= Night's Edge =

Night's Edge is a 1992 role-playing supplement for Cyberpunk published by Ianus Publications.

==Contents==
Night's Edge is a supplement in which vampires and werewolves are introduced in an alternate reality.

==Publication history==
Shannon Appelcline noted when Ianus Publications decided they wanted to get into game publishing they licensed Cyberpunk from R. Talsorian Games: "The result was Night's Edge (1992), Ianus' first full-fledged roleplaying publication. Written by Justin Schmid, it uniquely defined an alternate reality for Cyberpunk, mixing vampires and werewolves into Cyberpunk's technological core to create a techno-horror game. Although Ianus also released a few supplements set in Cyberpunk's main timeline, the Night's Edge universe is what caught the attention of players.
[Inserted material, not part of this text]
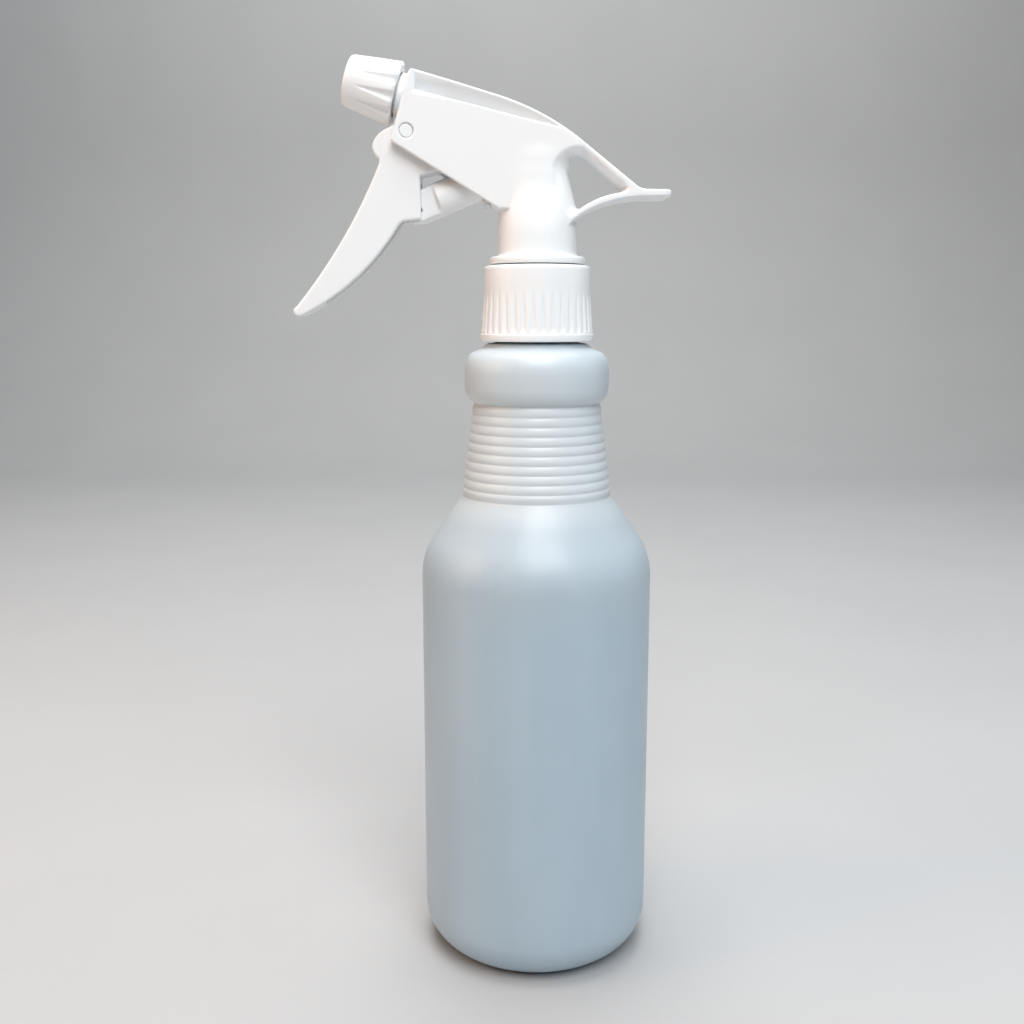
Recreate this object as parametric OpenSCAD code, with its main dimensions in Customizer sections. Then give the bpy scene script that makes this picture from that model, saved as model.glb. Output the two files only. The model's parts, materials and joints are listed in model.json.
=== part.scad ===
// Trigger spray bottle, about half a litre, with a 28 mm screw closure.
// Frame: Z up, origin at the middle of the bottle's base, the nozzle points towards -X.

/* [Bottle] */
// Diameter of the straight body
body_d = 72.5; // [70:0.5:75]
// Height at which the shoulder starts
body_h = 123; // [118:1:126]
// Radius where the side turns into the base
base_fillet = 13.5; // [8:0.5:15]
// Wall of the blown bottle
bottle_wall = 1.1; // [0.9:0.1:1.4]
// Number of grip ribs round the neck
neck_ribs = 10; // [6:1:12]
// Height of a grip rib
rib_h = 0.4; // [0.3:0.05:0.6]
// Diameter of the bulb under the closure
bulb_d = 44.8; // [43:0.2:46]

/* [Closure] */
// Rise of the closure's thread in one turn, six to the inch
thread_pitch = 4.233; // [4.2:0.001:4.3]
// Turns of thread on the neck
thread_turns = 1.5; // [1:0.25:1.5]
// Diameter over the bead at the foot of the closure
collar_d = 35.1; // [34.5:0.1:36]
// Number of grip flutes round the closure
collar_flutes = 36; // [24:1:40]

/* [Sprayer head] */
// Width of the shroud across its side panels
shroud_w = 16.4; // [16.2:0.1:17]
// Diameter of the shroud's round column
column_d = 24.2; // [23.6:0.1:24.4]
// Wall of the moulded shroud
shroud_wall = 1.3; // [1:0.1:1.4]
// Upward tilt of the nozzle's axis
nozzle_tilt = 15.5; // [14:0.5:16]
// Upward tilt of the pump's axis, front to back
pump_tilt = 22.5; // [21.5:0.5:23]
// Length of the nozzle knob
knob_l = 14.9; // [14:0.1:15.5]
// Number of grip flutes round the nozzle knob
knob_flutes = 12; // [8:1:18]

/* [Trigger and pump] */
// Width of the trigger
trigger_w = 9.8; // [9:0.1:10]
// Diameter of the trigger's pivot
pivot_d = 4; // [3:0.5:4]
// Diameter of the piston
piston_d = 10.3; // [10:0.1:10.4]
// Outside diameter of the dip tube
dip_tube_d = 6; // [5:0.5:6]

/* [Hidden] */
$fn = 64;
eps = 0.01;
run_gap = 0.05;       // radial clearance of a running fit

// ---- heights of the bottle
cone_slope = 0.683;   // how fast the shoulder narrows with height
cone_a = atan(cone_slope);
shoulder_r = 21.8;    // rounding between side and shoulder
neck_z = 148.4;       // foot of the ribbed neck
neck_r = 23.2;
crease_z = 177.2;     // narrow line under the bulb
crease_r = 19.45;
bulb_z = 185.2;       // middle of the bulb
bulb_top_z = 195.7;
finish_r = 12.5;      // neck under the thread
finish_z = 214.4;     // rim of the mouth
mouth_r = 10.75;
thread_z = 203.4;     // where the thread starts
thread_crest = 13.75;

// ---- heights of the closure's stack
gasket_h = 1.3;
gasket_z = finish_z + run_gap;
flange_z = gasket_z + gasket_h + run_gap;
flange_h = 1.3;
plate_z = flange_z + flange_h + 0.15;
collar_z = 196.3;
collar_top = 219;
collar_bore = 14.2;   // radius inside the closure's skirt
ring_z = 219.4;       // foot of the shroud's ring
ring_h = 2.3;
ring_r = 14.7;
hub_r = 8.6;          // pump body where it passes the closure
socket_r = 6.2;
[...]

As a result Ianus devoted most of their new RPG production to Night's Edge supplements starting in 1993, resulting in over a dozen 'alternate reality universe' books though 1995".

==Reception==
Matthew Lane reviewed Night's Edge in White Wolf #48 (Oct., 1994), rating it a 4 out of 5 and stated that "If I spend [this much] for a sourcebook, it better be overflowing with stuff that I can use. Night's Edge meets this criteria. Even if Cyberpunk is not your forte, the information on vampires and werewolves can easily be applied to other game systems."